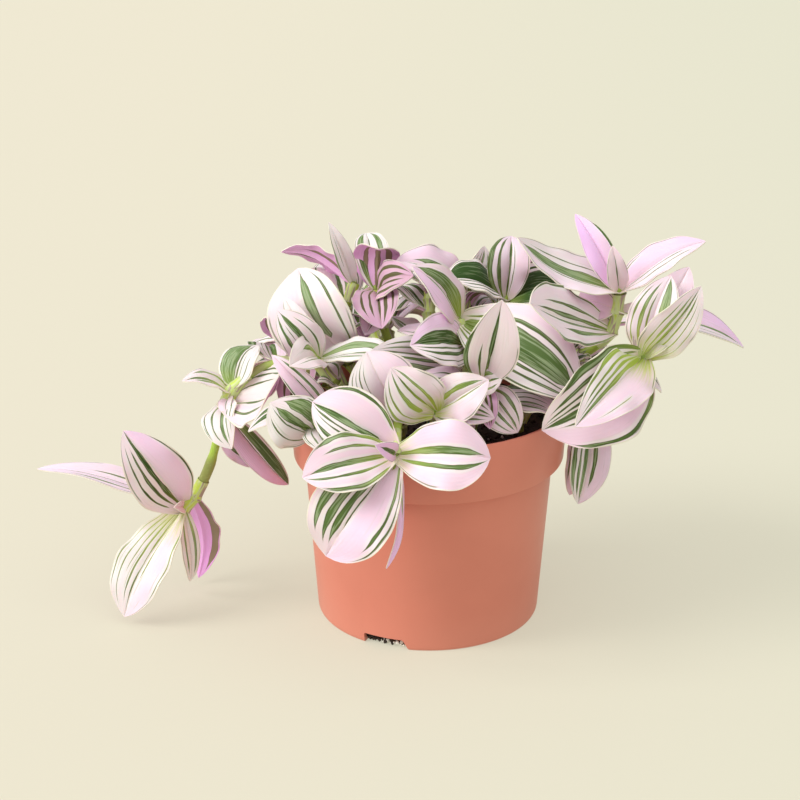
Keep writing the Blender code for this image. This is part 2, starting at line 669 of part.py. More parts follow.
def leafy_stem(name, route, leaves, collection, finish):
    """One solid: the stem's tube with its leaves' roots sunk in it and fused to it."""
    obj = named_object(name, stem_mesh(name, route, collection), collection, finish)
    blades = bpy.data.collections.new(name + "_leaves")
    bpy.context.scene.collection.children.link(blades)
    for k, leaf in enumerate(leaves):
        blade = mesh_of("blade", blade_bmesh(leaf, BLADE_THICKNESS))
        named_object(f"{name}_leaf_{k + 1}", blade, blades, finish)
    union = obj.modifiers.new("Leaves", "BOOLEAN")
    union.operation = "UNION"
    union.operand_type = "COLLECTION"
    union.collection = blades
    union.solver = UNION_SOLVER
    graph = bpy.context.evaluated_depsgraph_get()
    joined = bpy.data.meshes.new_from_object(obj.evaluated_get(graph))
    obj.modifiers.clear()
    obj.data = joined
    for blade in list(blades.objects):
        bpy.data.objects.remove(blade)
    bpy.data.collections.remove(blades)
    bm = bmesh.new()
    bm.from_mesh(joined)
    keep_largest_shell(bm)
    merge_flat_faces(bm)
    bm.to_mesh(joined)
    bm.free()


def main():
    for obj in list(bpy.data.objects):
        bpy.data.objects.remove(obj)
    scene = bpy.context.scene
    parts = bpy.data.collections.new("potted_tradescantia")
    helpers = bpy.data.collections.new("cutters")
    scene.collection.children.link(parts)
    scene.collection.children.link(helpers)
    helpers.hide_render = True
    laid = lay_out()
    foliage = material("striped_foliage", FOLIAGE_COLOUR, 0.4)
    for name, (route, leaves) in laid.items():
        leafy_stem(name, route, leaves, parts, foliage)
    pot(parts, helpers)
    soil([route[0].xy for route, _ in laid.values()], parts, helpers)


if __name__ == "__main__":
    main()
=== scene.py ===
import json
import math
import random

import bmesh
import bpy
from mathutils import Matrix, Vector, noise
from mathutils.bvhtree import BVHTree

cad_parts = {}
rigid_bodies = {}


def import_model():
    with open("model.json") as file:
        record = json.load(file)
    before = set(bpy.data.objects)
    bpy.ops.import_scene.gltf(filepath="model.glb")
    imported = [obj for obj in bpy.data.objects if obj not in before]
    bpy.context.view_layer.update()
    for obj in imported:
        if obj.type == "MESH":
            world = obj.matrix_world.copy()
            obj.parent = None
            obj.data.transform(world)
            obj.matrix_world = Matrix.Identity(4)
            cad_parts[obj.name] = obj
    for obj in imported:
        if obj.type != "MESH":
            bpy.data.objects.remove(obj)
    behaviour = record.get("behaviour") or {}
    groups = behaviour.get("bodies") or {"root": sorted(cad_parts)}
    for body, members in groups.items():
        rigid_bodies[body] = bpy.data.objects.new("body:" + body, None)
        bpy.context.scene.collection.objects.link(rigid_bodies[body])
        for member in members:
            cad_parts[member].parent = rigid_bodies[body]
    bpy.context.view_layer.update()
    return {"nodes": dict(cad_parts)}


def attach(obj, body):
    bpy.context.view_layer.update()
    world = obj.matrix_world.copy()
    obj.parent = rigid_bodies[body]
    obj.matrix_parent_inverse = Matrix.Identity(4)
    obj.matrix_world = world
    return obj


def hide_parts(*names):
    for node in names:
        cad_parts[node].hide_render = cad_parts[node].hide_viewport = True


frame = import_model()
print("frame loaded with", len(frame["nodes"]), "nodes")

mm = 0.001
smallGap = 0.001  # points closer than this, in millimetres, are merged
up = Vector((0, 0, 1))


# Camera, floor and light

def linear(colour):
    channels = [int(colour[k:k + 2], 16) / 255 for k in (1, 3, 5)]
    return tuple(c / 12.92 if c <= 0.04045 else ((c + 0.055) / 1.055) ** 2.4 for c in channels) + (1,)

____

### Exercise prompt
Retype only this portion of the data above: the line containing "obj.modifiers.clear()", the line containing "for member in", and all lines between them, exactly.

### Problem solution
    obj.modifiers.clear()
    obj.data = joined
    for blade in list(blades.objects):
        bpy.data.objects.remove(blade)
    bpy.data.collections.remove(blades)
    bm = bmesh.new()
    bm.from_mesh(joined)
    keep_largest_shell(bm)
    merge_flat_faces(bm)
    bm.to_mesh(joined)
    bm.free()


def main():
    for obj in list(bpy.data.objects):
        bpy.data.objects.remove(obj)
    scene = bpy.context.scene
    parts = bpy.data.collections.new("potted_tradescantia")
    helpers = bpy.data.collections.new("cutters")
    scene.collection.children.link(parts)
    scene.collection.children.link(helpers)
    helpers.hide_render = True
    laid = lay_out()
    foliage = material("striped_foliage", FOLIAGE_COLOUR, 0.4)
    for name, (route, leaves) in laid.items():
        leafy_stem(name, route, leaves, parts, foliage)
    pot(parts, helpers)
    soil([route[0].xy for route, _ in laid.values()], parts, helpers)


if __name__ == "__main__":
    main()
=== scene.py ===
import json
import math
import random

import bmesh
import bpy
from mathutils import Matrix, Vector, noise
from mathutils.bvhtree import BVHTree

cad_parts = {}
rigid_bodies = {}


def import_model():
    with open("model.json") as file:
        record = json.load(file)
    before = set(bpy.data.objects)
    bpy.ops.import_scene.gltf(filepath="model.glb")
    imported = [obj for obj in bpy.data.objects if obj not in before]
    bpy.context.view_layer.update()
    for obj in imported:
        if obj.type == "MESH":
            world = obj.matrix_world.copy()
            obj.parent = None
            obj.data.transform(world)
            obj.matrix_world = Matrix.Identity(4)
            cad_parts[obj.name] = obj
    for obj in imported:
        if obj.type != "MESH":
            bpy.data.objects.remove(obj)
    behaviour = record.get("behaviour") or {}
    groups = behaviour.get("bodies") or {"root": sorted(cad_parts)}
    for body, members in groups.items():
        rigid_bodies[body] = bpy.data.objects.new("body:" + body, None)
        bpy.context.scene.collection.objects.link(rigid_bodies[body])
        for member in members:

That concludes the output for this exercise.